Last weekend I was in a shop buying a new subscription for my mobile phone. As usual I was hit by an avalanche of questions asking for my name, address, shoe size … One question in particular caught my attention …
The shop attendant asked me “for a password”, a password I could use if I couldn’t go to one of their shops and had to call their call center. By supplying the password to the call center they could verify it was really me.
I don’t know about anyone else but I personally call my mobile subscription provider about once every 5 years. The service they offer just works, rarely needs change and if it does need change, they often have a website to help you out. Chances are high I would have completely forgotten the password by the time I had to call them.
The conversation with the shop attendant went like this:
- Attendant: “You have to choose a password, a password you can use when calling our call center“
- Me: “Oh … hmm … how many times can I guess when I am calling in?“
- Attendant (realizing I was afraid of forgetting the password): “We will give you hints if you forgot it“
- Attendant (still aiming to give excellent customer service): “People often choose the PIN code of their credit or debit card ...”
- Attendant (now realizing not everyone liked this idea): “… but of course you don’t have to, you can pick any word“
At that moment I tried not to, at least not obviously, show my emotions about this conversation.

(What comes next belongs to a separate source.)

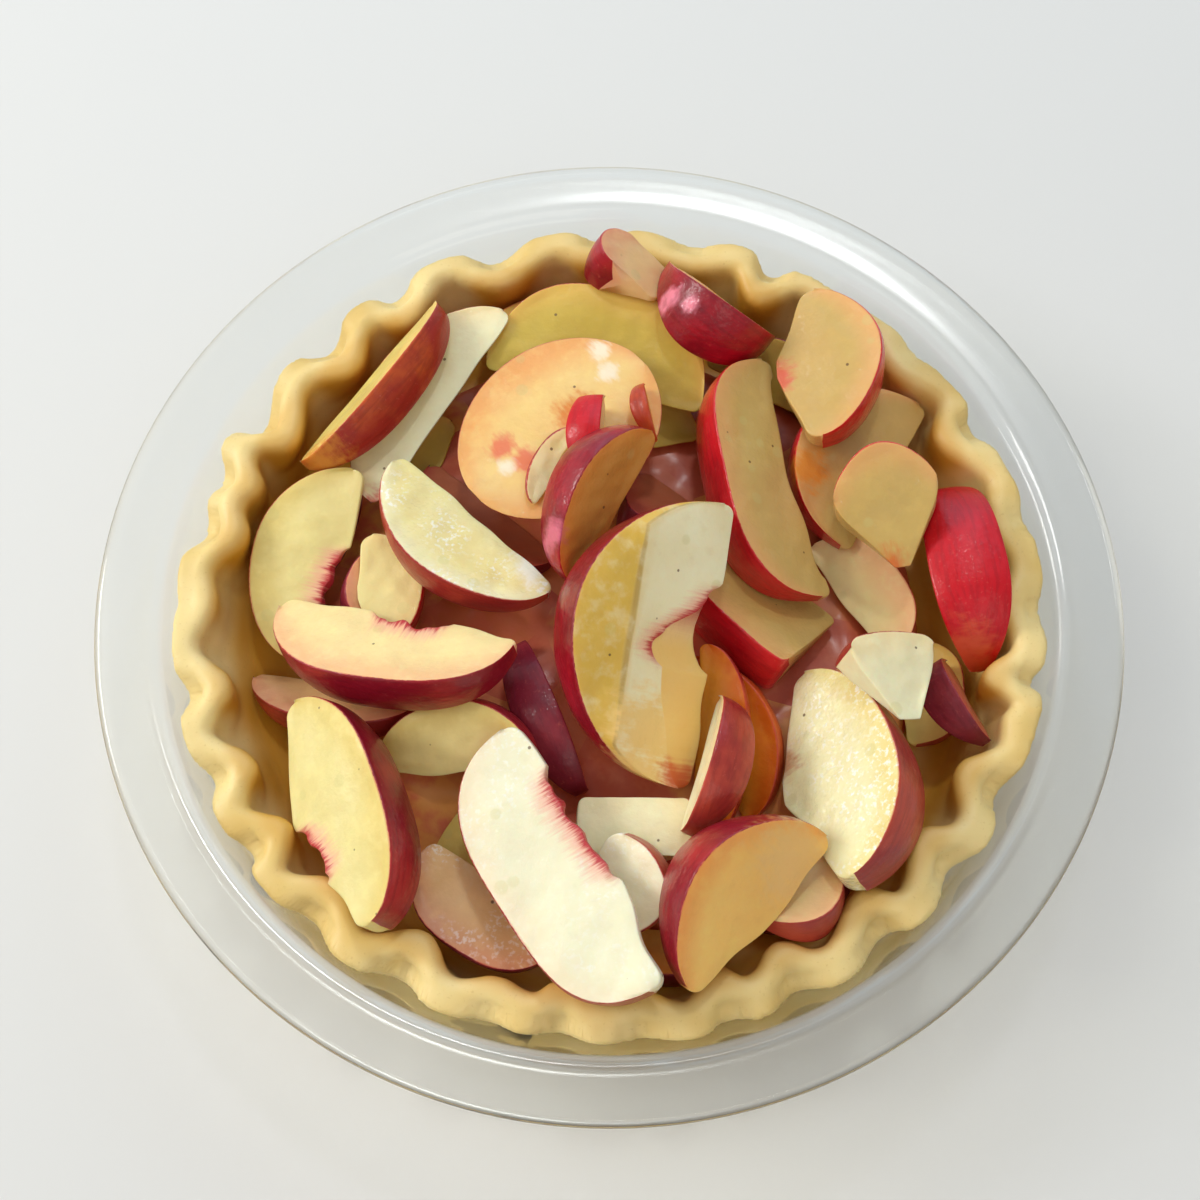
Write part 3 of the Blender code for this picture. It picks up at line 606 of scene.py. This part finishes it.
def outline(form, x):
    """Distance of the skin and of the chord side from the chord, at x along it."""
    part = min(1.0, abs(2 * x / form.length))
    outer = form.width * (1 - part ** form.blunt) ** (1 / form.blunt)
    outer *= 1 + OUTLINE_WOBBLE * sin(form.wobble + OUTLINE_WAVE * x / form.length)
    inner = CHORD_EDGE + form.fan * max(0.0, abs(x) - FAN_FLAT * form.length)
    along = in_hollow(form, x)
    if form.stone and abs(along) < 1:
        inner += form.stone * sqrt(1 - along * along)
    return outer, inner


def last_inside(inside, outside, is_inside, halvings):
    """The last place that is inside, on the way to one that isn't."""
    for _ in range(halvings):
        middle = (inside + outside) / 2
        inside, outside = (middle, outside) if is_inside(middle) else (inside, middle)
    return inside


def chord_range(form):
    """Where the slice starts and ends along its chord, and whether it is cut off there."""
    half = radians(form.wedge / 2)

    def open_at(x):
        outer, inner = outline(form, x)
        if form.cheek:
            return outer > form.cheek + THINNEST / 2
        return outer * cos(half) > inner + THINNEST

    ends = []
    for side in (-1, 1):
        limit = side * form.length / 2 * abs(form.keep[0 if side < 0 else 1])
        is_cut = open_at(limit)
        ends.append((limit if is_cut else last_inside(0.0, limit, open_at, END_HALVINGS), is_cut))
    return ends


def half_angle(form, outer):
    """Half the angle between the two edges of the skin, seen from the fruit's axis."""
    if form.cheek:
        return acos(min(FLATTEST_CHEEK, form.cheek / outer))
    return radians(form.wedge / 2)


def skirt_share(form, x):
    """How much of the chord side's slant there is at x."""
    start, full = SKIRT_RUN
    return float(smooth_step(start, full, 2 * x / form.length)) if form.skirt else 0.0


def feet_of(form, x, outer, inner):
    """Where the chord side meets the lower and the upper face, as (towards the skin, across)."""
    half = half_angle(form, outer)
    if form.cheek:
        level, reach = form.cheek + inner - CHORD_EDGE, outer * sin(half) * CHEEK_CUT
        return np.array([(level, -reach), (level, reach)])
    slope, slab = tan(half), form.slab * outer / form.width / 2
    upper = inner + form.skirt * outer / form.width * skirt_share(form, x)
    return np.array([(inner, -inner * slope - slab), (upper, upper * slope + slab)])


def solid_points(form):
    """Corners of the slice's solid in its own frame, and those of the skin alone."""
    (start, cut_start), (end, cut_end) = chord_range(form)
    count = form.sections
    places = [0.5 * (1 - cos(pi * (i + 1) / (count + 1))) for i in range(count)]
    if cut_start:
        places[0] = 0.0
    if cut_end:
        places[-1] = 1.0
    skin, others = [], []
    for part in places:
        x = start + (end - start) * part
        outer, inner = outline(form, x)
        half = half_angle(form, outer)
        slab = form.slab * outer / form.width
        for share in SKIN_SHARES:
            turn = half * share
            skin.append((x, outer * cos(turn), outer * sin(turn) + slab / 2 * share))
        others += [(x, *foot) for foot in feet_of(form, x, outer, inner)]
    for is_cut, x in ((cut_start, start), (cut_end, end)):
        if not is_cut:
            outer, inner = outline(form, x)
            others.append((x, form.cheek or (outer + inner) / 2, 0.0))
    return np.array(skin + others), np.array(skin)


def widest(points):
    """Distance between the two points that lie furthest apart."""
    return float(norm(points[:, None] - points[None], axis=2).max())


def find_length(form, target):
    """Length of the chord for which the slice is as long as its node."""
    def is_short(length):
        return widest(solid_points(form._replace(length=length))[0]) < target

    return last_inside(*LENGTH_RANGE, is_short, LENGTH_HALVINGS)


def rigid_turn(source, target):
    """Rotation and shift that carry one set of points to another."""
    source_middle, target_middle = source.mean(axis=0), target.mean(axis=0)
    u, _, vt = np.linalg.svd((source - source_middle).T @ (target - target_middle))
    sign = np.sign(np.linalg.det(vt.T @ u.T))
    turn = vt.T @ np.diag([1.0, 1.0, sign]) @ u.T
    return turn, target_middle - turn @ source_middle


def find_pose(skin, node_points):
    """The turn and shift that lay the slice's own frame on its node."""
    corners = len(SKIN_SHARES)
    sections = len(skin) // corners
    keys = skin[[0, corners * (sections - 1), corners * (sections // 2) + corners - 1]]
    span = norm(keys[:, None] - keys[None], axis=2)
    between = norm(node_points[:, None] - node_points[None], axis=2)
    best = (inf, None)
    for i, j in zip(*np.where(np.abs(between - span[0, 1]) < POSE_NEAR)):
        miss_i, miss_j = np.abs(between[i] - span[0, 2]), np.abs(between[j] - span[1, 2])
        for k in np.where(np.maximum(miss_i, miss_j) < POSE_NEAR)[0]:
            turn, shift = rigid_turn(keys, node_points[[i, j, k]])
            moved = skin @ turn.T + shift
            miss = norm(moved[:, None] - node_points[None], axis=2).min(axis=1).mean()
            if miss < best[0]:
                best = (miss, (turn, shift))
    return best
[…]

This method to verify who is calling is flawed to say the least. Due to the very low frequency people have to call in, most people will have forgotten their password. Unless of course they used their PIN code, which they hopefully still remember. Since call center employees can obviously read the password (they need to verify it) they have clear text, and probably unnoticed, access to a lot of PIN numbers. Do I need to add that call centers employees are not the most loyal employees you can find?
The fact they give hints when you call in, is stupid as well. Not only do they admit their system is flawed by design, they also help in under mining it themselves. Imagine this conversation when a hacker calls in:
- Hacker: “Hi, I am John and I need to change my subscription plan“
- Call Center: “Hi John, could you give us your password please“
- Hacker: “Oh, I forgot it … could you give a hint?“
- Call Center: “It looks like your birth year or perhaps your PIN code“
- Hacker (after a quick look on Facebook): “My year of birth? That should be 1975.“
- Call Center: “Sorry John, that is not correct, perhaps it’s your PIN code?“
- Hacker: “No, I would never give my PIN code to you, could you give me the first number? Perhaps I recognize it“
- Call Center (re-assured it could not be his PIN code): “It starts with 5 John“
I am sure someone much more experienced in social engineering (I have virtually none) can get someone’s PIN code this way.